### [EXERCISE OBJECTIVE]
Without altering anything, output the material below.

### [COLLECTED DATA]
***
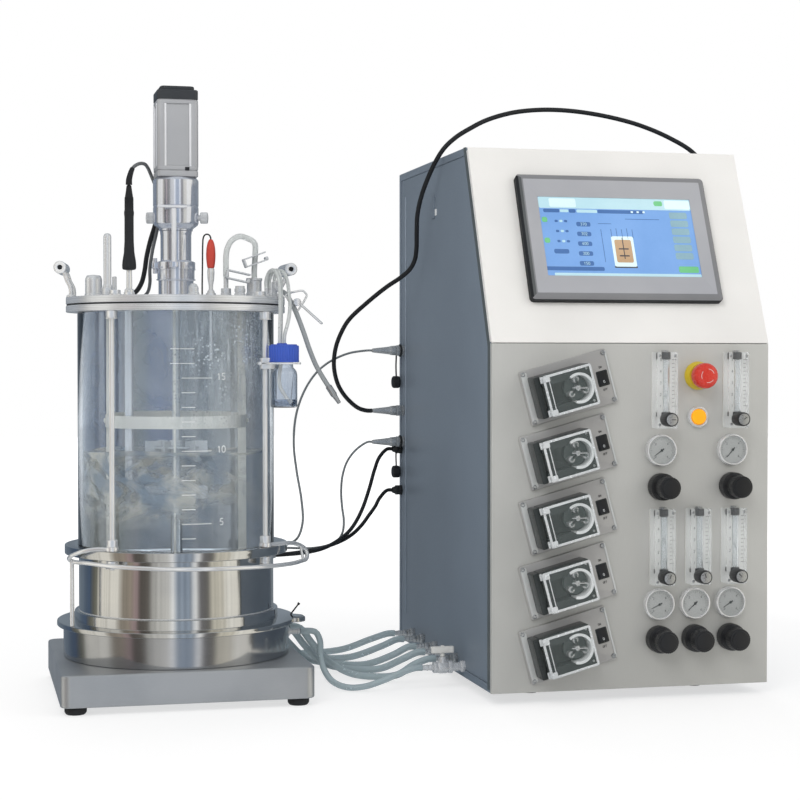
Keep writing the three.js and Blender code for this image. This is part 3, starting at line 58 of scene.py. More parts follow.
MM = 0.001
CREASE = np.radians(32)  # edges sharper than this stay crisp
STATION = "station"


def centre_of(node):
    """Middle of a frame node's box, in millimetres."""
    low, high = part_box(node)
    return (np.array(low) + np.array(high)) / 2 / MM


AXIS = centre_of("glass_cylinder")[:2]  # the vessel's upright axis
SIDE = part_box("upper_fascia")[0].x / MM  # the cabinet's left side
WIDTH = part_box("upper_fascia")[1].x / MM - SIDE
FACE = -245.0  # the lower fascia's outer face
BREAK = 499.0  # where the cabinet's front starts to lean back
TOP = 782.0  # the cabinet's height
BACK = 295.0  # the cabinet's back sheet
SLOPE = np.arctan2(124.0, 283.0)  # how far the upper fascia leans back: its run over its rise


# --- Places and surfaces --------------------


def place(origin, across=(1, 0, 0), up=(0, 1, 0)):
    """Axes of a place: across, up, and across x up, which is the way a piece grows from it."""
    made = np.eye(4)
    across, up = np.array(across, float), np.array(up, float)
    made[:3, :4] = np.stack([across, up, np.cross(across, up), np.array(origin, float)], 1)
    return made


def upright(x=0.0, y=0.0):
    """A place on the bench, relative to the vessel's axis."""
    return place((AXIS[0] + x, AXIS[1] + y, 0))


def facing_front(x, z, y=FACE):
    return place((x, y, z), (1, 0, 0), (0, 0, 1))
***
### [FINAL RESULT]
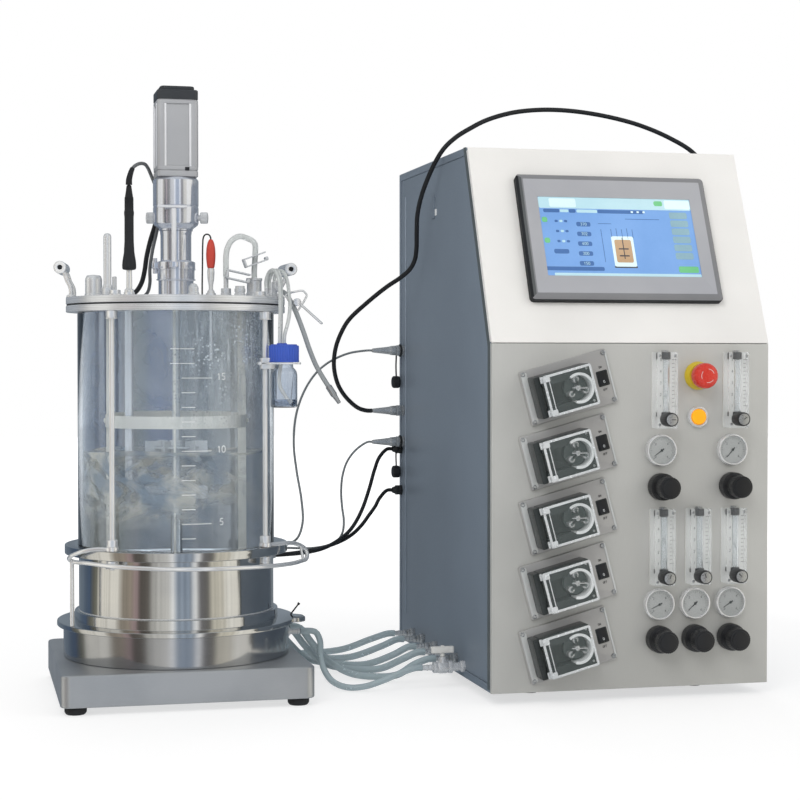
Keep writing the three.js and Blender code for this image. This is part 3, starting at line 58 of scene.py. More parts follow.
MM = 0.001
CREASE = np.radians(32)  # edges sharper than this stay crisp
STATION = "station"


def centre_of(node):
    """Middle of a frame node's box, in millimetres."""
    low, high = part_box(node)
    return (np.array(low) + np.array(high)) / 2 / MM


AXIS = centre_of("glass_cylinder")[:2]  # the vessel's upright axis
SIDE = part_box("upper_fascia")[0].x / MM  # the cabinet's left side
WIDTH = part_box("upper_fascia")[1].x / MM - SIDE
FACE = -245.0  # the lower fascia's outer face
BREAK = 499.0  # where the cabinet's front starts to lean back
TOP = 782.0  # the cabinet's height
BACK = 295.0  # the cabinet's back sheet
SLOPE = np.arctan2(124.0, 283.0)  # how far the upper fascia leans back: its run over its rise


# --- Places and surfaces --------------------


def place(origin, across=(1, 0, 0), up=(0, 1, 0)):
    """Axes of a place: across, up, and across x up, which is the way a piece grows from it."""
    made = np.eye(4)
    across, up = np.array(across, float), np.array(up, float)
    made[:3, :4] = np.stack([across, up, np.cross(across, up), np.array(origin, float)], 1)
    return made


def upright(x=0.0, y=0.0):
    """A place on the bench, relative to the vessel's axis."""
    return place((AXIS[0] + x, AXIS[1] + y, 0))


def facing_front(x, z, y=FACE):
    return place((x, y, z), (1, 0, 0), (0, 0, 1))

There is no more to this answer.